Records with modeling code:
+---+

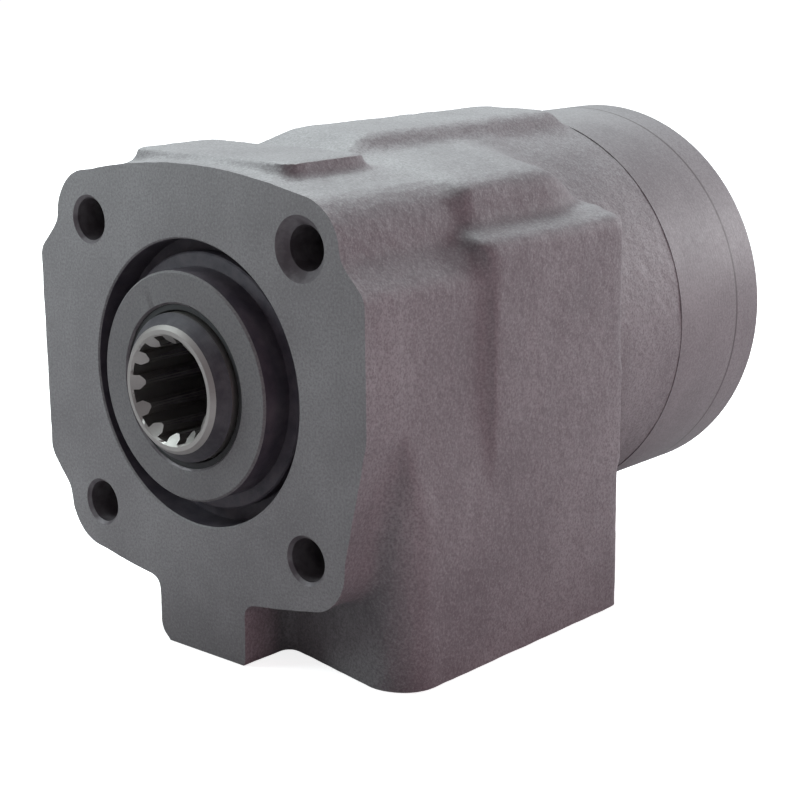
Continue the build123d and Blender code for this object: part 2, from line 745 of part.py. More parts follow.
with BuildPart() as flat_springs:
    with Locations(*[(0, SPRING_Y, side * SPRING_T / 2) for side in (-1, 1)]):
        Box(SPRING_LENGTH, SPRING_WIDTH, SPRING_T - 0.02)
finish(flat_springs, "flat_springs")

with BuildPart() as curved_springs:
    for side in (-1, 1):
        for layer in (0, 1):
            near = side * (SPRING_T * (1 + layer) + 0.02 * (1 + layer))
            bow = side * SPRING_BOW
            end = SPRING_LENGTH / 2
            with BuildSketch(across(SPRING_Y - SPRING_WIDTH / 2)):
                with BuildLine():
                    inner = ThreePointArc((-end, near + bow), (0, near), (end, near + bow))
                    thick = side * (SPRING_T - 0.03)
                    outer = ThreePointArc(
                        (-end, near + bow + thick),
                        (0, near + thick),
                        (end, near + bow + thick),
                    )
                    Line(inner @ 0, outer @ 0)
                    Line(inner @ 1, outer @ 1)
                make_face()
            extrude(amount=-SPRING_WIDTH)
finish(curved_springs, "curved_springs")

# ---- spool -----------------------------------------------------------------------------------------
with BuildPart() as spool:
    with BuildSketch(Plane.XY):
        with BuildLine():
            Polyline(
                (0, SPOOL_NOSE_Y),
                (SPOOL_NOSE_R - NOSE_CHAMFER, SPOOL_NOSE_Y),
                (SPOOL_NOSE_R, SPOOL_NOSE_Y + NOSE_CHAMFER),
                (SPOOL_R, SPOOL_CONE_Y),
                (SPOOL_R, SPOOL_END_Y),
                (0, SPOOL_END_Y),
                close=True,
            )
        make_face()
    revolve(axis=Axis.Y)
    # toothed socket for the steering column
    with BuildSketch(across(SPOOL_NOSE_Y)):
        add(spline_profile(SPLINE_TIP_R, SPLINE_ROOT_R, inward=True))
    extrude(amount=-(SPLINE_END_Y - SPOOL_NOSE_Y), mode=Mode.SUBTRACT)
    with BuildSketch(Plane.XY):
        with BuildLine():
            Polyline(
                (0, SPOOL_NOSE_Y),
                (SPLINE_MOUTH_R, SPOOL_NOSE_Y),
                (SPLINE_TIP_R, SPOOL_NOSE_Y + SPLINE_MOUTH_R - SPLINE_TIP_R),
                (0, SPOOL_NOSE_Y + SPLINE_MOUTH_R - SPLINE_TIP_R),
                close=True,
            )
        make_face()
    revolve(axis=Axis.Y, mode=Mode.SUBTRACT)
    with BuildSketch(across(SPLINE_END_Y)):
        Circle(SPOOL_BORE_R)
    extrude(amount=-(SPOOL_END_Y - SPLINE_END_Y), mode=Mode.SUBTRACT)
    # slot for the springs and the wide holes that let the spool turn about the pin
    with BuildSketch(Plane.XY):
        with Locations((0, SPRING_Y)):
            Rectangle(2 * BORE_R, SLOT_WIDTH)
    extrude(amount=SLOT_HEIGHT / 2, both=True, mode=Mode.SUBTRACT)
    with BuildSketch(Plane.XY):
        with Locations((0, PIN_Y)):
            SlotOverall(PIN_SLOT_W, 2 * (PIN_R + PIN_SIDE_GAP))
    extrude(amount=SPOOL_R + 1, both=True, mode=Mode.SUBTRACT)
    # oil pockets along the spool
    slot_length = SPOOL_SLOT_Y[1] - SPOOL_SLOT_Y[0]
    for k in range(SPOOL_SLOTS):
        slot_plane = Plane(
            origin=(0, sum(SPOOL_SLOT_Y) / 2, 0), x_dir=(0, 1, 0), z_dir=(1, 0, 0)
        ).rotated((0, k * 360 / SPOOL_SLOTS, 0))
        with BuildSketch(slot_plane.offset(SPOOL_R - SPOOL_SLOT_DEPTH)):
            SlotOverall(slot_length, SPOOL_SLOT_W)
        extrude(amount=SPOOL_SLOT_DEPTH + 1, mode=Mode.SUBTRACT)
finish(spool, "spool")

# ---- cardan shaft: fork on the cross pin, crowned teeth in the rotor --------------------------------
CARDAN = Plane(
    origin=(0, PIN_Y, 0), x_dir=(1, 0, 0), z_dir=(0, -cos(CARDAN_TILT * pi / 180), TILT_SINE)
)
CARDAN_REACH = hypot(ECCENTRICITY, ROTOR_MID_Y - PIN_Y)


def along_cardan(y):
    """Plane square to the tilted cardan shaft, y being measured from the mounting face."""
    return CARDAN.offset(PIN_Y - y)


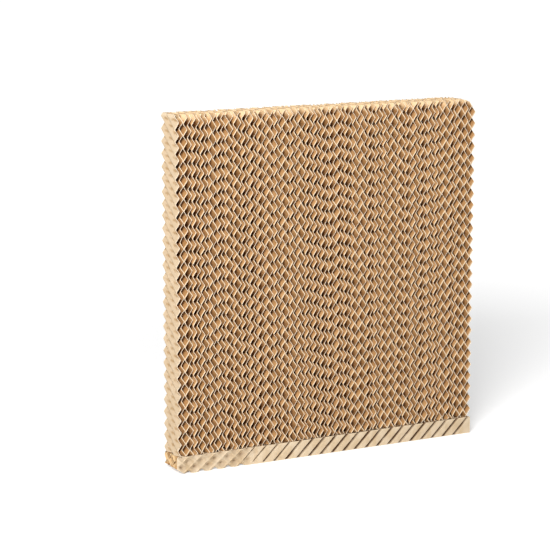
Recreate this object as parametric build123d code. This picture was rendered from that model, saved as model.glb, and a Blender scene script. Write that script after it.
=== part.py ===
from build123d import *
import math
import os
import random

# Evaporative cooling pad, in millimetres.
# Origin in the middle of the underside. X runs across the width, the front looks to -Y, Z is up.
# The pad is a block of waved paper sheets, glued crest to crest with their flutes crossing,
# and it stands on a strip of lying sheets, turned a quarter so that they face the front.

# Driving sizes of the block. The flutes climb from the level at the flute angle
sheet_count = 77
flute_height = 7.0
flute_pitch = 19.3
flute_angle = 35.0
depth = 50.0
height = 560.0

# Driving sizes of the strip along the bottom. Its flutes lean from the upright by the strip lean
strip_height = 28.0
strip_sheet_count = 7
strip_pitch = 21.1
strip_lean = 45.0
groove_mouth = 4.4
groove_floor = 1.4
quilted_length = 127.0

# Resin-stiffened paper, as it measures with the burr that the saw leaves on its edges
paper = 0.6

# Each sheet was waved by itself: its crests start anywhere along the cut, and its pitch is a little off
wave_seed = 11
pitch_scatter = 0.008

# Sheets of one direction that share a node
sheets_per_node = 2

# Sizes that follow from the driving sizes
width = sheet_count * flute_height
strip_spacing = depth / strip_sheet_count
run_climb = depth * math.tan(math.radians(flute_angle))
run_lean = strip_height * math.tan(math.radians(strip_lean))


def swing_within(overall, pitch, slant):
    """Swing of a V wave's middle line, for folds of paper that just reach the overall height."""
    half_pitch = pitch * math.cos(math.radians(slant)) / 2
    lean = paper / half_pitch
    across_fold = lean * (math.sqrt(half_pitch**2 + overall**2 - paper**2) - lean * overall) / (1 - lean**2)
    return overall - across_fold


def folded_ribbon(corners, slant):
    """Outline of a folded line that is as thick as the paper, mitred at the folds.

    The corners lie in the plane of the saw cut, which meets the flutes at a slant. The thickness is
    laid off square to the flutes, so the cut is squeezed to that plane first and stretched back after.
    """
    square = math.cos(math.radians(slant))
    line = [Vector(u * square, v) for u, v in corners]
    runs = [(b - a).normalized() for a, b in zip(line, line[1:])]
    normals = [Vector(-run.Y, run.X) for run in runs]
    pairs = zip(normals[:1] + normals, normals + normals[-1:])
    mitres = [(before + after) * (paper / 2 / (1 + before.dot(after))) for before, after in pairs]
    near = [a - m for a, m in zip(line, mitres)]
    far = [a + m for a, m in zip(line, mitres)]
    return [(a.X / square, a.Y) for a in near + far[::-1]]


def wave_corners(start, end, pitch, swing, phase):
    """Corners of a V wave from before start to after end, half of swing to each side of zero."""
    first = math.floor(start / (pitch / 2)) - 2
    last = math.ceil(end / (pitch / 2)) + 2
    return [((k + 2 * phase) * pitch / 2, swing / 2 * (-1) ** k) for k in range(first, last + 1)]


def block_sheet(number, direction):
    """One upright sheet of the block: its wave is drawn on the front cut and runs back at the flute angle."""
    climb = direction * run_climb
    start = strip_height - max(climb, 0)
    end = height - min(climb, 0)
    pitch = pitches[number]
    corners = wave_corners(start, end, pitch, swing_within(flute_height, pitch, flute_angle), phases[number])
    outline = [(v, -depth / 2, u) for u, v in folded_ribbon(corners, flute_angle)]
    front_cut = Face(Wire.make_polygon(outline, close=True))
    sheet = Solid.extrude(front_cut, Vector(0, depth, climb))
    sawn = Box(flute_height * 2, depth, height - strip_height, align=(Align.CENTER, Align.CENTER, Align.MIN))
    sheet = (sheet & Pos(0, 0, strip_height) * sawn).solids()[0]
    return Pos(-width / 2 + (number + 0.5) * flute_height, 0, 0) * sheet


def strip_sheet(number, direction, corners):
    """One lying sheet of the strip: its wave is drawn on the underside and leans as it climbs."""
    outline = [(u, v, 0) for u, v in folded_ribbon(corners, strip_lean)]
    underside = Face(Wire.make_polygon(outline, close=True))
    sheet = Solid.extrude(underside, Vector(direction * run_lean, 0, strip_height))
    sawn = Box(width, strip_spacing * 2, strip_height, align=(Align.CENTER, Align.CENTER, Align.MIN))
    sheet = (sheet & sawn).solids()[0]
    return Pos(0, -depth / 2 + (number + 0.5) * strip_spacing, 0) * sheet


def pressed_corners(start, end, swing):
    """Corners of the face sheet's wave: broad bars pressed flat at the front, narrow grooves between.

    The left end is pressed flat, and the last groove is the last one that runs out at the strip's top.
    """
    corners = [(start, -swing / 2)]
    groove = quilted_length - width / 2
    while groove + run_lean < width / 2:
        corners.append((groove - groove_mouth / 2, -swing / 2))
        corners.append((groove - groove_floor / 2, swing / 2))
        corners.append((groove + groove_floor / 2, swing / 2))
        corners.append((groove + groove_mouth / 2, -swing / 2))
        groove += strip_pitch
    return corners + [(end, -swing / 2)]


# The block: sheet 0 is the left one, and its flutes fall towards the front
dice = random.Random(wave_seed)
phases = [dice.random() for _ in range(sheet_count)]
pitches = [flute_pitch * (1 + pitch_scatter * dice.uniform(-1, 1)) for _ in range(sheet_count)]
falling = [block_sheet(number, 1) for number in range(0, sheet_count, 2)]
rising = [block_sheet(number, -1) for number in range(1, sheet_count, 2)]

# The strip: its face sheet has bars that lean to the right, and the sheets behind it alternate
reach = width / 2 + run_lean
strip_swing = swing_within(strip_spacing, strip_pitch, strip_lean)
strip_sheets = [strip_sheet(0, 1, pressed_corners(-reach, reach, strip_spacing - paper))]
for number in range(1, strip_sheet_count):
    corners = wave_corners(-reach, reach, strip_pitch, strip_swing, phases[number])
    strip_sheets.append(strip_sheet(number, (-1) ** number, corners))

# One file for each node
os.makedirs("parts", exist_ok=True)
for name, sheets in (("falling_sheets", falling), ("rising_sheets", rising)):
    for start in range(0, len(sheets), sheets_per_node):
        group = sheets[start:start + sheets_per_node]
        export_step(Compound(children=group), f"parts/{name}_{start // sheets_per_node + 1:02d}.step")
export_step(strip_sheets[0], "parts/strip_face_sheet.step")
for number in range(1, strip_sheet_count):
    export_step(strip_sheets[number], f"parts/strip_sheet_{number:02d}.step")
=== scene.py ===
import math
import random

import bpy
from mathutils import Matrix, Vector


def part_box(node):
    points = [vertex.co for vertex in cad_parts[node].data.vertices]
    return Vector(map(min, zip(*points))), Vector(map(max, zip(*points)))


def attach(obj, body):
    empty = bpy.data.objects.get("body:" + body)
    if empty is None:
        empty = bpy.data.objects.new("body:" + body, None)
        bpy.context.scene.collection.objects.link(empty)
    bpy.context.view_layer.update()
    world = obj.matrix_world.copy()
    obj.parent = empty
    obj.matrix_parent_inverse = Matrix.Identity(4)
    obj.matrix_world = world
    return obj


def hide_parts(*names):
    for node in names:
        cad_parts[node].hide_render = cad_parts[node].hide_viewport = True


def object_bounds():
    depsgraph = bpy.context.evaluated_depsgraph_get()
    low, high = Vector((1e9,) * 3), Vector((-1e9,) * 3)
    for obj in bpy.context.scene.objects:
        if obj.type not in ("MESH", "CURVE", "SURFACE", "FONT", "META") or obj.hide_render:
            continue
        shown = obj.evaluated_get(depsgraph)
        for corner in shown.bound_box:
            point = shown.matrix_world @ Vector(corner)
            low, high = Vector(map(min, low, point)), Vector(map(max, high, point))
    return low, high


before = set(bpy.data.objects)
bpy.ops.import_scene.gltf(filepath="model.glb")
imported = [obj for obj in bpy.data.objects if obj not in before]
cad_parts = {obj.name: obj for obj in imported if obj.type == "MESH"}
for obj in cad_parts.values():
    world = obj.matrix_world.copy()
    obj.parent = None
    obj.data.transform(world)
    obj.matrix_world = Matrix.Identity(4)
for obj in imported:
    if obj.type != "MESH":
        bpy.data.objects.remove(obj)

cad_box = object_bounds()

# Evaporative cooling pad, standing on its bottom strip, in metres
# The camera, placed where the photograph was taken from
photo_px = 550
focal_px = 2008
camera_spot = Vector((-1.538, -2.748, 0.8857))
camera_turn = math.radians(27.85)
camera_dip = math.radians(10.748)

camera_data = bpy.data.cameras.new("camera")
camera_data.sensor_width = 36
camera_data.lens = focal_px / photo_px * camera_data.sensor_width
camera = bpy.data.objects.new("camera", camera_data)
camera.location = camera_spot
camera.rotation_euler = (math.pi / 2 - camera_dip, 0, -camera_turn)
bpy.context.scene.collection.objects.link(camera)
bpy.context.scene.camera = camera
bpy.context.scene.view_settings.view_transform = "Standard"


# Inner waved sheets of the block
# Kraft paper waved between hot rolls, dipped in resin and glued crest to crest, every second sheet
# with its flutes the other way. A saw cuts the glued block to size, so all four cut sides are flat.
lowest, highest = (Vector(corner) for corner in cad_box)
strip_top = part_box("strip_face_sheet")[1][2]
pad_width = highest.x - lowest.x
pad_depth = highest.y - lowest.y
sheet_count = 77
sheets_per_node = 2
flute_height = pad_width / sheet_count
flute_pitch = 0.0193
flute_angle = math.radians(35)
paper = 0.0006

# Each sheet was waved by itself: its crests start anywhere along the cut, and its pitch is a little off
wave_seed = 11
pitch_scatter = 0.008
dice = random.Random(wave_seed)
phases = [dice.random() for _ in range(sheet_count)]
pitches = [flute_pitch * (1 + pitch_scatter * dice.uniform(-1, 1)) for _ in range(sheet_count)]

# The last sheets at the right have a worn top corner, and this is how far it is down on each
corner_wear = {73: 0.0004, 74: 0.0013, 75: 0.0038, 76: 0.0115}


def linear_color(hex_code):
    """An sRGB hex colour as linear red, green, blue and alpha."""
    parts = [int(hex_code[i:i + 2], 16) / 255 for i in (1, 3, 5)]
    return [c / 12.92 if c <= 0.04045 else ((c + 0.055) / 1.055) ** 2.4 for c in parts] + [1]


def add_node(tree, kind, inputs=None, **settings):
    """Adds a node with its settings. An input is a value, or an output or Field to link to."""
    node = tree.nodes.new(kind)
    for name, value in settings.items():
        setattr(node, name, value)
    for key, value in (inputs or {}).items():
        value = getattr(value, "socket", value)
        if isinstance(value, bpy.types.NodeSocket):
            tree.links.new(value, node.inputs[key])
        else:
            node.inputs[key].default_value = value
    return node


class Field:
    """A number that varies over a mesh or a surface. What is written with it becomes Math nodes."""

    def __init__(self, tree, socket):
        self.tree = tree
        self.socket = socket

    def math(self, operation, *others):
        """What a Math node makes of this number and the others."""
        numbers = dict(enumerate((self, *others)))
        result = add_node(self.tree, "ShaderNodeMath", numbers, operation=operation)
        return Field(self.tree, result.outputs[0])

    def __add__(self, other):
        return self.math("ADD", other)

    def __sub__(self, other):
        return self.math("SUBTRACT", other)

    def __mul__(self, other):
        return self.math("MULTIPLY", other)

    def __truediv__(self, other):
        return self.math("DIVIDE", other)

    def fade(self, low, high):
        """A smooth rise from 0 at low to 1 at high, or a fall where high is the smaller."""
        ramp = add_node(self.tree, "ShaderNodeMapRange", {0: self, 1: low, 2: high},
                        interpolation_type="SMOOTHSTEP")
        return Field(self.tree, ramp.outputs[0])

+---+

INSTRUCTION:
Within the material above, extract exactly the lines that start at the line containing "# The strip: its" and stop after the line containing "depsgraph = bpy.context.evaluated_depsgraph_get()", and only those.

WRITTEN SOLUTION:
# The strip: its face sheet has bars that lean to the right, and the sheets behind it alternate
reach = width / 2 + run_lean
strip_swing = swing_within(strip_spacing, strip_pitch, strip_lean)
strip_sheets = [strip_sheet(0, 1, pressed_corners(-reach, reach, strip_spacing - paper))]
for number in range(1, strip_sheet_count):
    corners = wave_corners(-reach, reach, strip_pitch, strip_swing, phases[number])
    strip_sheets.append(strip_sheet(number, (-1) ** number, corners))

# One file for each node
os.makedirs("parts", exist_ok=True)
for name, sheets in (("falling_sheets", falling), ("rising_sheets", rising)):
    for start in range(0, len(sheets), sheets_per_node):
        group = sheets[start:start + sheets_per_node]
        export_step(Compound(children=group), f"parts/{name}_{start // sheets_per_node + 1:02d}.step")
export_step(strip_sheets[0], "parts/strip_face_sheet.step")
for number in range(1, strip_sheet_count):
    export_step(strip_sheets[number], f"parts/strip_sheet_{number:02d}.step")
=== scene.py ===
import math
import random

import bpy
from mathutils import Matrix, Vector


def part_box(node):
    points = [vertex.co for vertex in cad_parts[node].data.vertices]
    return Vector(map(min, zip(*points))), Vector(map(max, zip(*points)))


def attach(obj, body):
    empty = bpy.data.objects.get("body:" + body)
    if empty is None:
        empty = bpy.data.objects.new("body:" + body, None)
        bpy.context.scene.collection.objects.link(empty)
    bpy.context.view_layer.update()
    world = obj.matrix_world.copy()
    obj.parent = empty
    obj.matrix_parent_inverse = Matrix.Identity(4)
    obj.matrix_world = world
    return obj


def hide_parts(*names):
    for node in names:
        cad_parts[node].hide_render = cad_parts[node].hide_viewport = True


def object_bounds():
    depsgraph = bpy.context.evaluated_depsgraph_get()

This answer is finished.